Some old truths about warfare have been knocking on the door of the Oval Office in the month since US President Donald Trump and Israel's Prime Minister Benjamin Netanyahu sent US and Israeli warplanes to bomb Iran.
The failure to learn from the past means that Donald Trump now faces a stark choice. If he cannot get a deal with Iran, he can either try to declare a victory that will fool no one, or escalate the war.
The oldest of the old truths comes from the Prussian military strategist Helmuth von Moltke the Elder: no plan survives first contact with the enemy. He was writing in 1871, the year Germany was unified as an empire, a moment that was as consequential for the security of Europe as this war might be for the security of the Middle East.
Maybe Trump prefers the boxer Mike Tyson's modern version: everyone has a plan until they get hit. Even more relevant for Trump are the words of one of his predecessors, Dwight D. Eisenhower, the American general who commanded the D-Day landings in 1944 and went on to serve two terms as a Republican president of the United States in the 1950s.
Eisenhower's version was plans are worthless, but planning is everything. He meant that the discipline and process of making plans to fight a war make it possible to change course when the unexpected happens.
For Trump, the unexpected item has been the resilience of the regime in Iran. It seems that he was hoping for a repeat of the US military's lightning-fast kidnap in January of the President of Venezuela Nicolás Maduro and his wife, Cilia Flores. They are now in prison in New York, facing trial. Maduro's deputy Delcy Rodríguez replaced him as president and is taking orders from Washington.
Hoping for a repeat of the victory over Maduro suggests a yawning lack of comprehension of the differences between Venezuela and Iran.
Eisenhower's adage on thinking ahead came in a speech in 1957. He had been the man in charge of planning and commanding the largest amphibious military operation in history, the invasion of western Europe on D-Day, so he knew what he was talking about.
He went on to explain that when an unexpected emergency arises the first thing you do is to take all the plans off the top shelf and throw them out the window and start once more. But if you haven't been planning you can't start to work, intelligently at least.
Far from capitulating or collapsing after Israel and the US killed Iran's Supreme Leader Ayatollah Ali Khamenei on the first airstrike of the war, the regime in Tehran is functioning and fighting back. It is playing a weak hand well.
In contrast, Trump has given the impression that he is making it up as he goes along. He follows gut instincts, not the pages of intelligence and strategic advice that other presidents have ploughed through.
Four weeks ago, Trump and Netanyahu put their faith in a ferocious bombing campaign that killed not just the supreme leader but his closest advisors and has so far resulted in the deaths of 1,464 Iranian civilians, according to HRANA, a US-based group that monitors human rights violations in Iran.
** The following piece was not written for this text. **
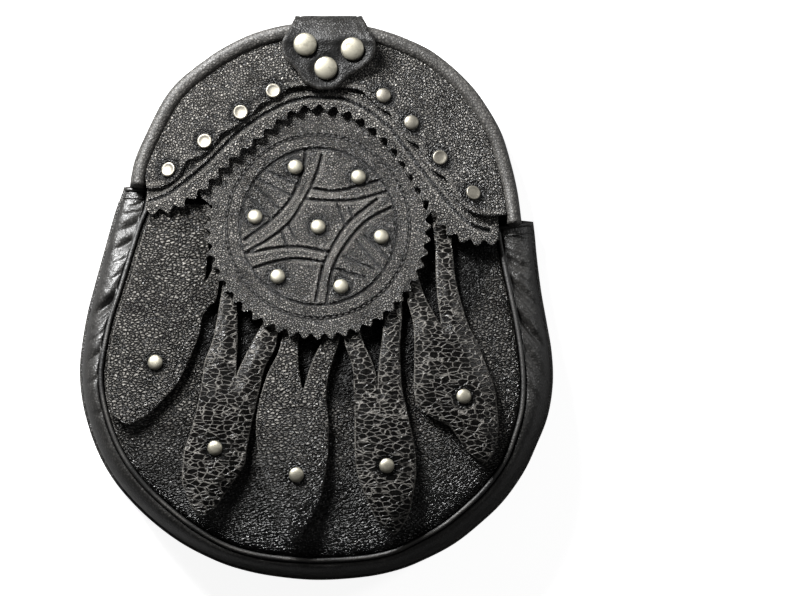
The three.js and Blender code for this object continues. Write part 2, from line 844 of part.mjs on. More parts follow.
function cantleEdge() {
  const rivets = cantle_rivets.map(place);
  const middle = cantle_rivets.length / 2;
  const edge = [arch_inner[0]];
  rivets.forEach((rivet, k) => {
    const from = k === 0 ? rivet : rivets[k - 1];
    const to = k === rivets.length - 1 ? rivet : rivets[k + 1];
    const crosses = k === middle - 1 ? rivets[k - 1] : k === middle ? rivets[k + 1] : null;
    const along = crosses ? rivet.clone().sub(crosses) : to.clone().sub(from);
    if (k === middle) along.negate();
    along.normalize();
    const inward = new THREE.Vector2(along.y, -along.x);
    edge.push(rivet.clone().addScaledVector(inward, lobe_reach));
    if (k === middle - 1) {
      edge.push(place(cantle_middle));
    } else if (k < rivets.length - 1) {
      const notch = rivet.clone().lerp(rivets[k + 1], 0.5);
      const next = rivets[k + 1].clone().sub(rivet).normalize();
      const back_in = new THREE.Vector2(next.y, -next.x);
      edge.push(notch.addScaledVector(back_in, lobe_reach - wave_height));
    }
  });
  edge.push(arch_inner[arch_inner.length - 1]);
  return new THREE.SplineCurve(edge).getPoints(edge.length * 2);
}

const cantle_outline = [...cantleEdge(), ...arch_inner.slice(1, -1).reverse()];
const cantle = { body: sheet(cantle_outline, cantleUnder, cantle_wall), wall: cantle_wall };
const cantleTop = above(cantleUnder, cantle_wall);
cantle_rivets.forEach((row, k) => {
  addRivet(`cantle_rivet_${k + 1}`, place(row), rivet_radius, facets(cantleTop), [cantle, trim]);
});
addPiece('flap_trim', geometryOf(trim.body), 'leather');

const roll_path = offsetPath(arch_path, -roll_width / 2);
const rollLow = (point) => restHeight(point.y) + clearance / 2;
const rollHigh = (point) => cantleTop(point.x, point.y) + roll_proud;
addPiece('edge_roll', rolled(roll_path, roll_width / 2, rollLow, rollHigh, 8), 'soft');

// Hanger tab: over the cantle, round the roll and down the back as the strap loop

function tabBend() {
  const crest = roll_path.reduce((best, point) => (point.y > best.y ? point : best));
  const low = rollLow(crest) - clearance;
  const high = rollHigh(crest) + clearance;
  const middle = (low + high) / 2;
  const inner = { y: roll_width / 2 + clearance, z: (high - low) / 2 };
  const front_y = crest.y - tab_flat;
  const front_z = Math.max(high, facetAt(tabUnder, tab_centre, front_y));
  const end_y = crest.y - loop_length;
  const seat_z = backUnder(tab_centre + tab_width / 2, end_y) - clearance - tab_wall;
  const contour = (rise) => {
    const bend = [50, 25, 0, -35, -70].map((degrees) => {
      const angle = THREE.MathUtils.degToRad(degrees);
      return [
        crest.y + (inner.y + rise) * Math.cos(angle),
        middle + (inner.z + rise) * Math.sin(angle),
      ];
    });
    return [
      [front_y, front_z + rise],
      [crest.y, front_z + rise],
      ...bend,
      [crest.y - strip_start, tab_wall - rise],
      [end_y + seat_length * 2, tab_wall - rise],
      [end_y + seat_length, seat_z + tab_wall - rise],
      [end_y, seat_z + tab_wall - rise],
    ];
  };
  const outline = [...contour(0), ...contour(tab_wall).reverse()];
  const geometry = new THREE.ExtrudeGeometry(
    new THREE.Shape(outline.map(([y, z]) => new THREE.Vector2(y, z))),
    { depth: tab_width, bevelEnabled: false },
  );
  const turn = new THREE.Matrix4().makeBasis(
    new THREE.Vector3(0, 1, 0),
    new THREE.Vector3(0, 0, 1),
    new THREE.Vector3(1, 0, 0),
  );
  geometry.applyMatrix4(turn).translate(tab_centre - tab_width / 2, 0, 0);
  return { bend: solid(geometry), front_y, bend_top: front_z + tab_wall };
}

const { bend, front_y, bend_top } = tabBend();
const tab_spots = tab_rivets.map(place);
const lobe_outlines = tab_spots.map((spot) => (
  Array.from({ length: lobe_sides }, (_, k) => {
    const angle = (2 * Math.PI * k) / lobe_sides;
    return new THREE.Vector2(
      spot.x + tab_lobe * Math.cos(angle),
      spot.y + tab_lobe * Math.sin(angle),
    );
  })));
const flat_lobes = lobe_outlines.slice(0, 2)
  .map((outline) => slab(outline, bend_top - tab_wall, bend_top));
const lobes = lobe_outlines.map(prism);
const neck = prism([
  new THREE.Vector2(tab_centre - tab_width / 2, front_y + tab_lap),
  new THREE.Vector2(tab_spots[2].x, tab_spots[2].y),
  new THREE.Vector2(tab_centre + tab_width / 2, front_y + tab_lap),
]);
const tab_box = new THREE.Box2().setFromPoints(tab_spots).expandByScalar(tab_lobe);
const below_bend = prism([
  new THREE.Vector2(-half_width, 0),
  new THREE.Vector2(half_width, 0),
  new THREE.Vector2(half_width, front_y + tab_lap),
  new THREE.Vector2(-half_width, front_y + tab_lap),
]);
const tab_front = lobes.reduce((sum, lobe) => sum.add(lobe), neck)
  .intersect(below_bend)
  .intersect(blanket(tabUnder, tab_wall, tab_box));
const tab_body = flat_lobes
  .map((lobe) => lobe.subtract(below_bend))
  .reduce((sum, lobe) => sum.add(lobe), tab_front.add(bend));
const tab = { body: tab_body, wall: tab_wall };
const tabTop = (x, y) => {
  const lying = facetAt(above(tabUnder, tab_wall), x, y);
  return y > front_y ? Math.max(lying, bend_top) : lying;
};
tab_spots.forEach((spot, k) => {
  addRivet(`tab_rivet_${k + 1}`, spot, tab_rivet_radius, tabTop, [tab, cantle]);
});
addPiece('cantle', geometryOf(cantle.body), 'leather');
addPiece('hanger_tab', geometryOf(tab.body), 'leather');

// The origin is at the middle of the pouch's underside
const bounds = new THREE.Box3().setFromObject(pouch, true);
const middle = bounds.getCenter(new THREE.Vector3());
pouch.position.set(-middle.x, -middle.y, -bounds.min.z);
pouch.updateMatrixWorld(true);

export default pouch;
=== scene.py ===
import math

import bmesh
import bpy
import numpy as np
from mathutils import Matrix, Vector, noise


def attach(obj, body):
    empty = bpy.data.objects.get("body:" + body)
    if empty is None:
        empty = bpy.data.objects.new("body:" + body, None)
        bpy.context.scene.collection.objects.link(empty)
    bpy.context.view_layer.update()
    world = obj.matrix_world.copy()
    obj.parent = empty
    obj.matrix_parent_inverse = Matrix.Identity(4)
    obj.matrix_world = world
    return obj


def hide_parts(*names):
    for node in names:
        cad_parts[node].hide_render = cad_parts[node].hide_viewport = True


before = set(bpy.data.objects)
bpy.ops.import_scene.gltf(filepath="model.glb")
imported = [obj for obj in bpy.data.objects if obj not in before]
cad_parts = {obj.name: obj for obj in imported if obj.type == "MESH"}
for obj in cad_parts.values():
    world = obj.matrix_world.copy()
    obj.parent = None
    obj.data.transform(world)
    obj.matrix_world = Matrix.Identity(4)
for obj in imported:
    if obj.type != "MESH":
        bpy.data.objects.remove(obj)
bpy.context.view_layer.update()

# Lengths are millimetres in the plan of the part's source: x from the middle line,
# y up from the foot, z up from the table. They become metres when a piece is finished.
MM = 0.001
PLAN_ORIGIN = (0.0335, -101.859, 0.0)

POUCH_HEIGHT = 204.0
HALF_WIDTH = 85.4
SEAM_DEPTH = 26.5
FRONT_CROWN = 9.0
REST_LIFT = 2.4
CLEARANCE = 0.3
BACK_WALL = 2.0
PANEL_WALL = 2.0
GUSSET_WALL = 1.8
TASSEL_WALL = 1.8
MEDALLION_WALL = 2.0
TRIM_WALL = 1.5
CANTLE_WALL = 1.8
TAB_WALL = 1.9
GUSSET_REACH = 10.0
BACK_EDGE = 1.1
GUSSET_FOLD = 3.0
PIPING_WIDTH = 1.7
ROLL_WIDTH = 5.6
ROLL_PROUD = 1.2
CANTLE_TUCK = 0.8
BACK_TUCK = 1.0
TASSEL_RISE = 2.1
TOOTH_PITCH = 4.8
TRIM_TOOTH_PITCH = 5.4
TOOTH_DEPTH = 2.1
TRIM_BAND = 15.0
TRIM_GAP = 0.4
UNDER_TRIM = 6.0
MEDALLION_RADIUS = 39.7
TAB_WIDTH = 24.6
TAB_FLAT = 14.0
LOOP_LENGTH = 76.0
LOOP_ROOM = 4.7
LOOP_HOLLOW = 40.0
LOOP_DROP = 49.0
SEAT_LENGTH = 9.0
STRAP_CORNER = 5.0
STRAP_LOWEST = 0.15
RIVET_RADIUS = 2.7
TAB_RIVET_RADIUS = 4.2
RIVET_RISE = 1.3

# Unevenness of the leathers: width of a swell, its seed and its height
GUSSET_SWELLS = [(11, 3.0, 0.35), (4.2, 7.0, 0.16)]
ROLL_SWELLS = [(9, 1.0, 0.16), (3.0, 2.0, 0.05)]
FRONT_SWELLS = [(16, 5.0, 0.45), (7, 6.0, 0.12)]
MEDALLION_SWELLS = [(18, 9.0, 0.25)]
TRIM_SWELLS = [(8, 11.0, 0.35)]
CANTLE_SWELLS = [(15, 13.0, 0.3)]
TAB_SWELLS = [(5, 17.0, 0.15)]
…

The Iranian regime is an obdurate, ruthless, well-organized adversary. Founded after the 1979 revolution that overthrew the Shah, it was then forged in the deadly misery of the eight-year war with Iraq. The regime is built on institutions, not individuals, and reinforced by iron-clad religious beliefs and an ideology of martyrdom. That means that killing leaders, while undoubtedly shocking and disruptive, does not become a death sentence for the regime.
The Iranian regime could not hope to match the firepower of the US and Israel, but like Moltke, Tyson and Eisenhower, it has been making plans. It broadened the war, attacking its Gulf Arab neighbors as well as American bases on their territory and Israel, spreading the pain as widely as possible.
As America and Israel face the consequences of a conflict with Iran, the implications of Trump's instinctive approach may lead to dangerous escalations and economic turmoil, with potential ramifications for global stability.